Gordon owns a plot of land just off the Bowery at 41 Bond St., which he plans to develop as an eight-unit luxury condo building once the financing environment improves. He also owns the Bouwerie Lane Theatre building at the corner of Bond and Bowery, part of which he's recently turned into three condos. One apartment is reserved for Gordon himself, and he plans to put the other units - a 5,200-square-foot triplex penthouse and a 2,500-square-foot full-floor apartment - on the market in March.

Also coming to the once-seedy street: a new five-unit residential building at 263 Bowery from developer Shaky Cohen, a 152-unit luxury rental building at 2 Cooper Square, a Lord Norman Foster-designed gallery building at 257 Bowery and restaurants from Keith McNally and Daniel Boulud.

It's the Cooper Square Hotel, however, that provides perhaps the best metaphor for today's Bowery. Because two residents of the apartment building next door at 27 Bowery refused to give up their units, the hotel was forced to build around them and incorporate their building into its design.
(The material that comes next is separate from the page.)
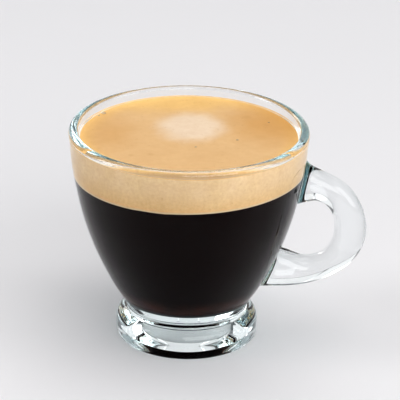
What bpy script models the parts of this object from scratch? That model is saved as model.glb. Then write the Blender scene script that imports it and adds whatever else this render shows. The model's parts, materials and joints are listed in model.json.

And so at the northern end of the street, there sits an old brick tenement building that from the sidewalk looks as if it were being swallowed up by a sleek, glassy high-rise hotel.

It's old versus new - and these days new would seem to have the upper hand.

Or, as Gordon says when asked if he fears the loss of old, edgy Bowery he once knew, "I don't think it's fear. It's an inevitability."

Gordon adds: "I don't pine for the Bowery of 50 years ago. It was a hole."